The main domestic buildings were of brick consisting of the Bishop’s bedroom and private chapel, vestry and office. The main hall, library, drawing room, turrets with winding stairs, a study, a gallery adjoining the Bishop’s bedroom, a room with views onto the garden, and a small room overlooking a small courtyard next to the garden. Three rooms kept for important visitors, along with the usual kitchen, larders, scullery and buttery.

Near the entrance to the main entrance was the remains of the old palace which were 36.5m x 3.9m. To the north of the main buildings was the porters lodge 73.1m x 5.4m.

By the end of the 16th century the palace was totally out of favour and being used to house recusants – those who despite it being the law, refused to attend the Church of England services, remaining faithful to their Catholic faith. £400 needed spending to make it ready to receive the recusants of Huntingdonshire.

Finally in 1603 Bishop Heaton sold the manor and palace of Somersham to King James I for £1,144. Sir John Cutts had been keeper of the house for Bishop Heaton; it was he that made it ready for use by recusants. In 1604 after a visit King James I wrote to Sir John Cutts telling him the palace was ‘much to his liking’, but felt better use could be made of the hunting. Sir John was instructed to restock the park with deer and engage a gamekeeper, all was to be ready for his return in 1605, the hounds used for hunting were kept in a part of the grounds called Willow Row.

In 1611 the King made Thomas the Earl of Suffolk keeper of the Palace of Somersham and bailiff of the Honour and Soke, he was still in residence in 1630.

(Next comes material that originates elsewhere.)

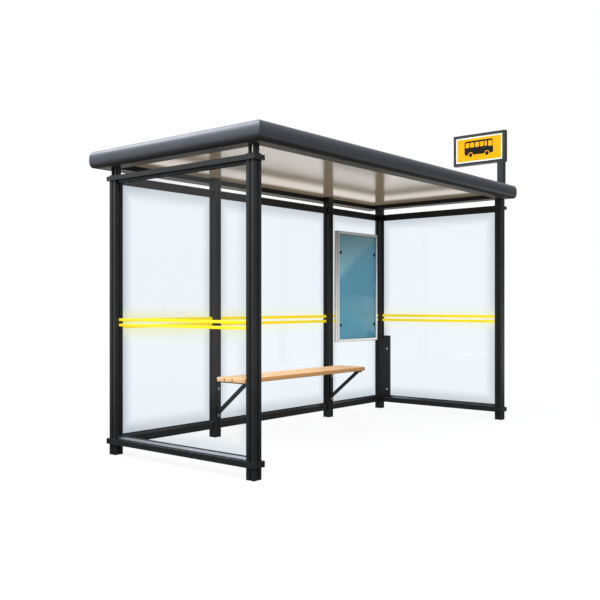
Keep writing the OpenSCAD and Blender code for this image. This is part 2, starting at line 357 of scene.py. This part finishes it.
def pane_finish(pane):
    """Toughened glass: a faint blue of its own, greyer where the gaskets and frame shade
    its border, and a painted yellow glow round the marking bands."""
    corner_blend = 0.05
    glow_start, glow_end, glow_most = 0.02, 0.17, 0.6
    low, high = box_of("glass_" + pane)
    middle, half = (low + high) / 2, (high - low) / 2
    along = X if half[X] > half[Y] else Y
    mat, tree = bare("toughened_glass_" + pane)
    where = own_place(tree)

    def inside(axis):
        """Distance from the nearer edge of the pane along one axis."""
        off = put(tree, "ShaderNodeMath", {0: where[axis], 1: middle[axis]}, operation="SUBTRACT")
        size = put(tree, "ShaderNodeMath", {0: off.outputs[0]}, operation="ABSOLUTE")
        return put(tree, "ShaderNodeMath", {0: half[axis], 1: size.outputs[0]},
                   operation="SUBTRACT").outputs[0]

    depth = put(tree, "ShaderNodeMath", {0: inside(along), 1: inside(Z), 2: corner_blend},
                operation="SMOOTH_MIN")
    clear = put(tree, "ShaderNodeMapRange", {
        "Value": depth.outputs[0], "From Min": 0.0, "From Max": BORDER_SHADE},
        interpolation_type="SMOOTHERSTEP")
    border, centre = LEFT_BORDER_TINTS if pane == "left" else BORDER_TINTS
    tint = put(tree, "ShaderNodeValToRGB", {"Fac": clear.outputs[0]},
               stops=[(0.0, border), (1.0, centre)])
    # painted glow: the glass turns pale yellow near the marking bands, as if lit by the film
    band = put(tree, "ShaderNodeMath", {0: where[Z], 1: sum(BAND_HEIGHTS) / 2},
               operation="SUBTRACT")
    near = put(tree, "ShaderNodeMath", {0: band.outputs[0]}, operation="ABSOLUTE")
    glow = put(tree, "ShaderNodeMapRange", {
        "Value": near.outputs[0], "From Min": glow_start, "From Max": glow_end,
        "To Min": glow_most, "To Max": 0.0}, interpolation_type="SMOOTHSTEP")
    warm = put(tree, "ShaderNodeMix", {
        "Factor": glow.outputs[0], 6: tint.outputs["Color"], 7: srgb("#fbfbe8")},
        data_type="RGBA")
    see_through(tree, warm.outputs[2], 1.4, 0.0)
    return mat


def oiled_oak(seed):
    """Light oak, planed and oiled: growth rings cut lengthwise into long flames, fine pores
    along the grain, and curved rings on the ends. One pith line runs below each board. Its
    long sides are darker than its top, painted shade that marks the gaps between the boards."""
    pith = (0.0, -0.1 - 0.13 * seed, -0.42 - 0.01 * seed)
    drawn_out = 0.06                 # the rings change this slowly along a board
    waver = 0.035
    mat, tree, shader = finish("oiled_light_oak_%d" % seed, "#d9a468", 0.5)
    where = put(tree, "ShaderNodeTexCoord").outputs["Object"]
    laid = put(tree, "ShaderNodeMapping", {
        "Vector": where, "Location": pith, "Scale": (drawn_out, 1, 1)})
    bend = put(tree, "ShaderNodeTexNoise", {
        "Vector": laid.outputs[0], "Scale": 9.0, "Detail": 2.0})
    pull = put(tree, "ShaderNodeVectorMath", {
        0: bend.outputs["Color"], 1: (0.0, waver, waver)}, operation="MULTIPLY")
    bent = put(tree, "ShaderNodeVectorMath", {0: laid.outputs[0], 1: pull.outputs[0]},
               operation="ADD")
    ring = put(tree, "ShaderNodeTexWave", {
        "Vector": bent.outputs[0], "Scale": 1 / (RING_SPACING * 3.2),
        "Distortion": 1.2, "Detail": 2.0},
        wave_type="RINGS", rings_direction="X", wave_profile="SAW")
    pores = grain(tree, 2.2, stretch=(0.025, 1, 1), seed=seed)
    body = put(tree, "ShaderNodeValToRGB", {"Fac": ring.outputs["Fac"]}, stops=[
        (0.0, "#f6cf9f"), (0.7, "#efc08a"), (1.0, "#dfa76c")])
    dark = put(tree, "ShaderNodeValToRGB", {"Fac": pores}, stops=[
        (0.34, "#cf9f6c"), (0.5, "#ffffff")])
    wood = put(tree, "ShaderNodeMix", {
        "Factor": 0.55, 6: body.outputs["Color"], 7: dark.outputs["Color"]},
        data_type="RGBA", blend_type="MULTIPLY")
    # painted shade: faces that turn sideways, the long sides and eased edges, go darker
    sideways = put(tree, "ShaderNodeMath", {0: facing(tree)["Y"]}, operation="ABSOLUTE")
    painted_shade = put(tree, "ShaderNodeMix", {
        "Factor": share(tree, sideways.outputs[0], 0.3, 0.8),
        6: wood.outputs[2], 7: srgb("#b98752")}, data_type="RGBA")
    tree.links.new(painted_shade.outputs[2], shader.inputs["Base Color"])
    wander(tree, shader, pores, 0.62, 0.45, spread=(0.3, 0.6))
    roughen(tree, shader, pores, 0.25, 0.5)
    return mat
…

The palace then passed to the wife of Charles I, Henrietta Maria in 1634, it is doubtful she ever visited as she much preferred court life. The following year work began around Somersham on draining the land; a new bridge was built at nearby Earith making the trip from the palace to Ely much easier. In 1636 Oliver Cromwell moved to Ely where he had recently inherited property, complaints were made to him by farmers that reclaimed land was being sold off by Queen Henrietta Maria, he took the case of the Somersham farmers to Parliament in 1641. Along with the drained land it seems that wasteland used by the commoners was fenced and sold off by the Earl of Manchester of Kimbolton Castle, with no recourse to the commoners. Feeling that their case was not being taken seriously they took direct action.